- SHORT EXERCISE
Every line of the material that follows must be printed again exactly.

- INFORMATION SHOWN
-- START --

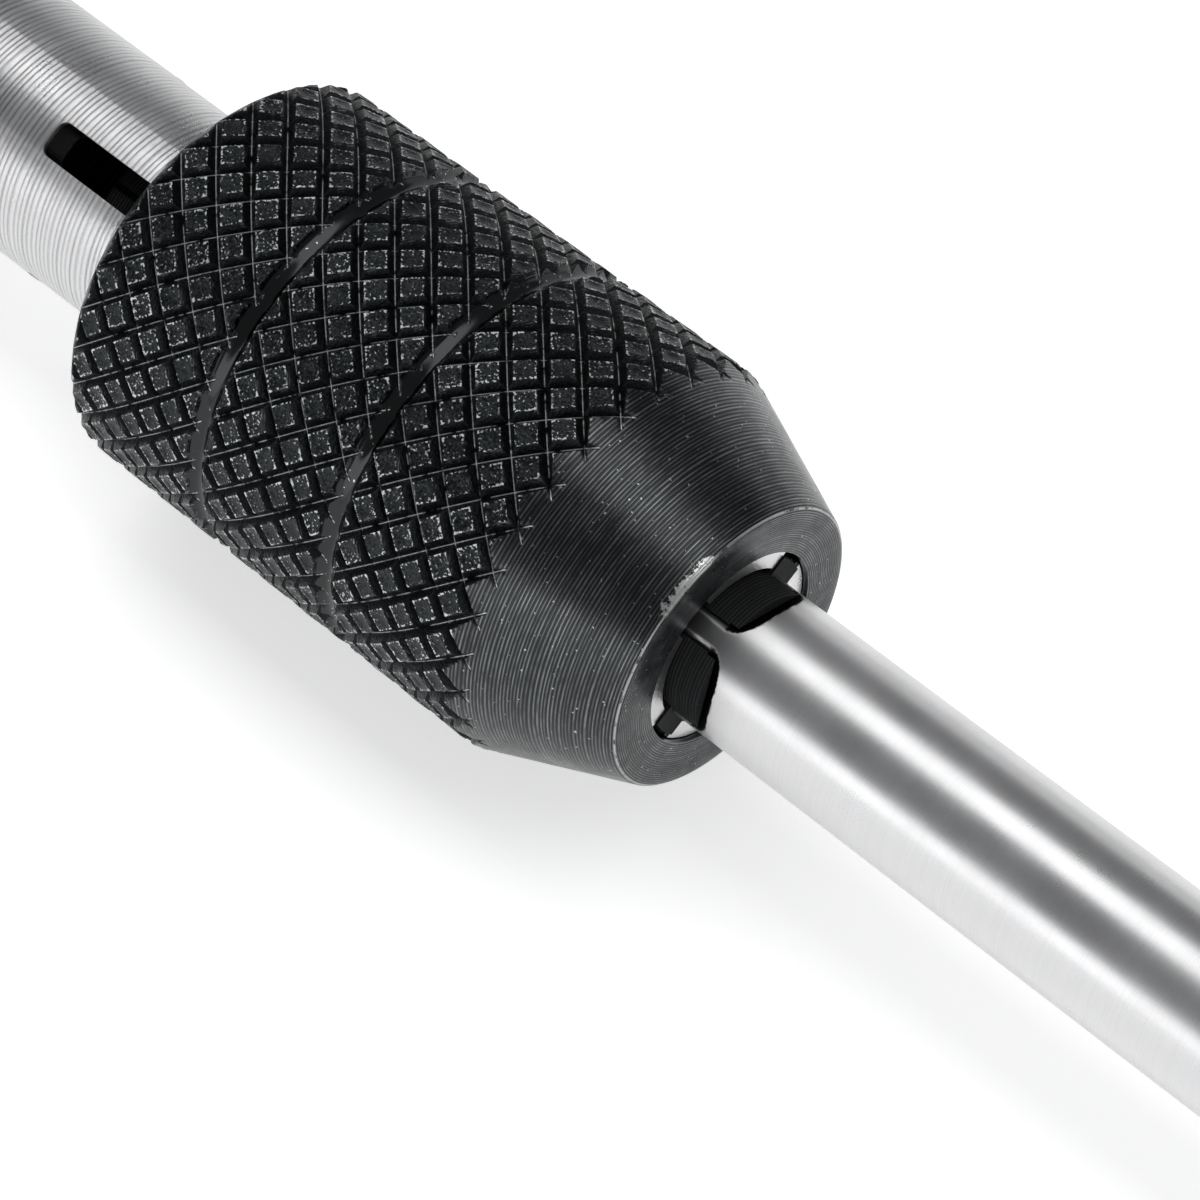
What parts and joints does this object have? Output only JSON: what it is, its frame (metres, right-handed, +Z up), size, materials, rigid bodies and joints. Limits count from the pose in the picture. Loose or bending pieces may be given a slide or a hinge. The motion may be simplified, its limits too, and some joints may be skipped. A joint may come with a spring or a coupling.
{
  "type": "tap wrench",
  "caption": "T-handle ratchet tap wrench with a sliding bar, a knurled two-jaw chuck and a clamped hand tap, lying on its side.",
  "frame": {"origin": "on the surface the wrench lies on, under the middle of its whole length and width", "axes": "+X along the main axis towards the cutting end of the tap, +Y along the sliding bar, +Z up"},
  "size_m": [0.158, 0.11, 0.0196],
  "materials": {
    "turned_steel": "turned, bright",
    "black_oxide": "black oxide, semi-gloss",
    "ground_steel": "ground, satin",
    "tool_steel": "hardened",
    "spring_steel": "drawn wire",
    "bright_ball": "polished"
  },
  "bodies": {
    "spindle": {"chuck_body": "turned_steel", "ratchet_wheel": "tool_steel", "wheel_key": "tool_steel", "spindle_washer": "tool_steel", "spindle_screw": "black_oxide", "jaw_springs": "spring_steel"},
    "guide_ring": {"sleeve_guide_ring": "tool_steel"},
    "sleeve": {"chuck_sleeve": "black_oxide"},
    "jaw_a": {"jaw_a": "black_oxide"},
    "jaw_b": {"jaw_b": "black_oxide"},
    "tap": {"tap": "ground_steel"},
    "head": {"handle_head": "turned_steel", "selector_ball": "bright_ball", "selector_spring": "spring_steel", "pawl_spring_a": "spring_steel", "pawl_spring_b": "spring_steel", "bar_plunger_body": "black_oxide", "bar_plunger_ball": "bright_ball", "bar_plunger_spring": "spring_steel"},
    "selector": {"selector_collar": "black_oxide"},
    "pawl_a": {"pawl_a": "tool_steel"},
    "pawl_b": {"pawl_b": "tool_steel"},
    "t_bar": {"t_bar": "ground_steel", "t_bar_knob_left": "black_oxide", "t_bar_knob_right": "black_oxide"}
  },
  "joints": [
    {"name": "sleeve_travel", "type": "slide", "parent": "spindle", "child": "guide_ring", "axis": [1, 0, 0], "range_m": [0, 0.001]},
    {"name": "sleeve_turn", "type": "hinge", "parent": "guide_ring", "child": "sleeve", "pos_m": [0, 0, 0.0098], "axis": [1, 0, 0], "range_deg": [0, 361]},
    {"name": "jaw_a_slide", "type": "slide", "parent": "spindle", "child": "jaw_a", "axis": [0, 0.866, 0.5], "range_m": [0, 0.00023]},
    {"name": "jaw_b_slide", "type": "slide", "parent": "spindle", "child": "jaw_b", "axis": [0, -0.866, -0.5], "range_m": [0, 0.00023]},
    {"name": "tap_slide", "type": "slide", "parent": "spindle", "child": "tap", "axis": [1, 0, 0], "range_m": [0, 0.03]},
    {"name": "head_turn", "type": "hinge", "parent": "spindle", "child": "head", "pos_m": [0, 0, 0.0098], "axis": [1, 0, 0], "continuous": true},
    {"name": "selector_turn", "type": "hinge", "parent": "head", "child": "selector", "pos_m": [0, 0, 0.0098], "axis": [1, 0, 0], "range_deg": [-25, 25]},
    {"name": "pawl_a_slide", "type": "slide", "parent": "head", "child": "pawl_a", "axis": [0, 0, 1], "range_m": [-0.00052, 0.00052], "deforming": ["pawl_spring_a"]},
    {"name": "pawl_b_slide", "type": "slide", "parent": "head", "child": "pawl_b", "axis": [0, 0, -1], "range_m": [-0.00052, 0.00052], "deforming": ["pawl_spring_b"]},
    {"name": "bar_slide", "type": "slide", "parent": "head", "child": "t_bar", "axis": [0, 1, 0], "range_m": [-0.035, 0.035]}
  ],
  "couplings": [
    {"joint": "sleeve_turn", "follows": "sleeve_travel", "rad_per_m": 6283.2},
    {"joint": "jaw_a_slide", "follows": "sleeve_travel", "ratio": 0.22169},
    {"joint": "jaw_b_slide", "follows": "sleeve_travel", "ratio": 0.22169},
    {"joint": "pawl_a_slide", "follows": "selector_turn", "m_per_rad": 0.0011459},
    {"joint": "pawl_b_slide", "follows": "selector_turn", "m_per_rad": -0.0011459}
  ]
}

-- END --

- TASK RESULT
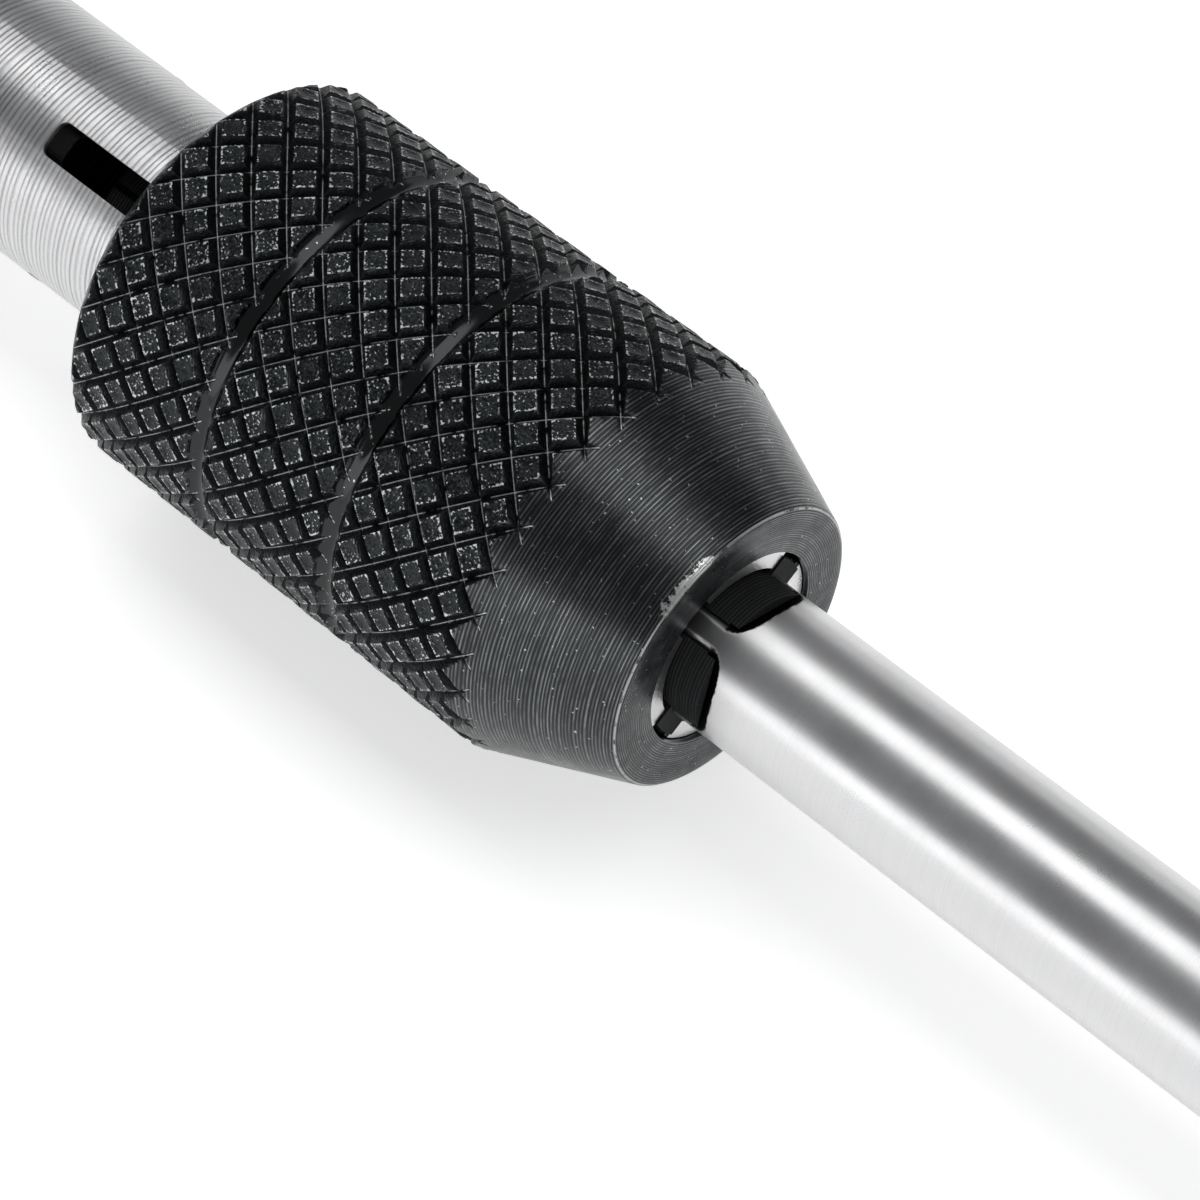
What parts and joints does this object have? Output only JSON: what it is, its frame (metres, right-handed, +Z up), size, materials, rigid bodies and joints. Limits count from the pose in the picture. Loose or bending pieces may be given a slide or a hinge. The motion may be simplified, its limits too, and some joints may be skipped. A joint may come with a spring or a coupling.
{
  "type": "tap wrench",
  "caption": "T-handle ratchet tap wrench with a sliding bar, a knurled two-jaw chuck and a clamped hand tap, lying on its side.",
  "frame": {"origin": "on the surface the wrench lies on, under the middle of its whole length and width", "axes": "+X along the main axis towards the cutting end of the tap, +Y along the sliding bar, +Z up"},
  "size_m": [0.158, 0.11, 0.0196],
  "materials": {
    "turned_steel": "turned, bright",
    "black_oxide": "black oxide, semi-gloss",
    "ground_steel": "ground, satin",
    "tool_steel": "hardened",
    "spring_steel": "drawn wire",
    "bright_ball": "polished"
  },
  "bodies": {
    "spindle": {"chuck_body": "turned_steel", "ratchet_wheel": "tool_steel", "wheel_key": "tool_steel", "spindle_washer": "tool_steel", "spindle_screw": "black_oxide", "jaw_springs": "spring_steel"},
    "guide_ring": {"sleeve_guide_ring": "tool_steel"},
    "sleeve": {"chuck_sleeve": "black_oxide"},
    "jaw_a": {"jaw_a": "black_oxide"},
    "jaw_b": {"jaw_b": "black_oxide"},
    "tap": {"tap": "ground_steel"},
    "head": {"handle_head": "turned_steel", "selector_ball": "bright_ball", "selector_spring": "spring_steel", "pawl_spring_a": "spring_steel", "pawl_spring_b": "spring_steel", "bar_plunger_body": "black_oxide", "bar_plunger_ball": "bright_ball", "bar_plunger_spring": "spring_steel"},
    "selector": {"selector_collar": "black_oxide"},
    "pawl_a": {"pawl_a": "tool_steel"},
    "pawl_b": {"pawl_b": "tool_steel"},
    "t_bar": {"t_bar": "ground_steel", "t_bar_knob_left": "black_oxide", "t_bar_knob_right": "black_oxide"}
  },
  "joints": [
    {"name": "sleeve_travel", "type": "slide", "parent": "spindle", "child": "guide_ring", "axis": [1, 0, 0], "range_m": [0, 0.001]},
    {"name": "sleeve_turn", "type": "hinge", "parent": "guide_ring", "child": "sleeve", "pos_m": [0, 0, 0.0098], "axis": [1, 0, 0], "range_deg": [0, 361]},
    {"name": "jaw_a_slide", "type": "slide", "parent": "spindle", "child": "jaw_a", "axis": [0, 0.866, 0.5], "range_m": [0, 0.00023]},
    {"name": "jaw_b_slide", "type": "slide", "parent": "spindle", "child": "jaw_b", "axis": [0, -0.866, -0.5], "range_m": [0, 0.00023]},
    {"name": "tap_slide", "type": "slide", "parent": "spindle", "child": "tap", "axis": [1, 0, 0], "range_m": [0, 0.03]},
    {"name": "head_turn", "type": "hinge", "parent": "spindle", "child": "head", "pos_m": [0, 0, 0.0098], "axis": [1, 0, 0], "continuous": true},
    {"name": "selector_turn", "type": "hinge", "parent": "head", "child": "selector", "pos_m": [0, 0, 0.0098], "axis": [1, 0, 0], "range_deg": [-25, 25]},
    {"name": "pawl_a_slide", "type": "slide", "parent": "head", "child": "pawl_a", "axis": [0, 0, 1], "range_m": [-0.00052, 0.00052], "deforming": ["pawl_spring_a"]},
    {"name": "pawl_b_slide", "type": "slide", "parent": "head", "child": "pawl_b", "axis": [0, 0, -1], "range_m": [-0.00052, 0.00052], "deforming": ["pawl_spring_b"]},
    {"name": "bar_slide", "type": "slide", "parent": "head", "child": "t_bar", "axis": [0, 1, 0], "range_m": [-0.035, 0.035]}
  ],
  "couplings": [
    {"joint": "sleeve_turn", "follows": "sleeve_travel", "rad_per_m": 6283.2},
    {"joint": "jaw_a_slide", "follows": "sleeve_travel", "ratio": 0.22169},
    {"joint": "jaw_b_slide", "follows": "sleeve_travel", "ratio": 0.22169},
    {"joint": "pawl_a_slide", "follows": "selector_turn", "m_per_rad": 0.0011459},
    {"joint": "pawl_b_slide", "follows": "selector_turn", "m_per_rad": -0.0011459}
  ]
}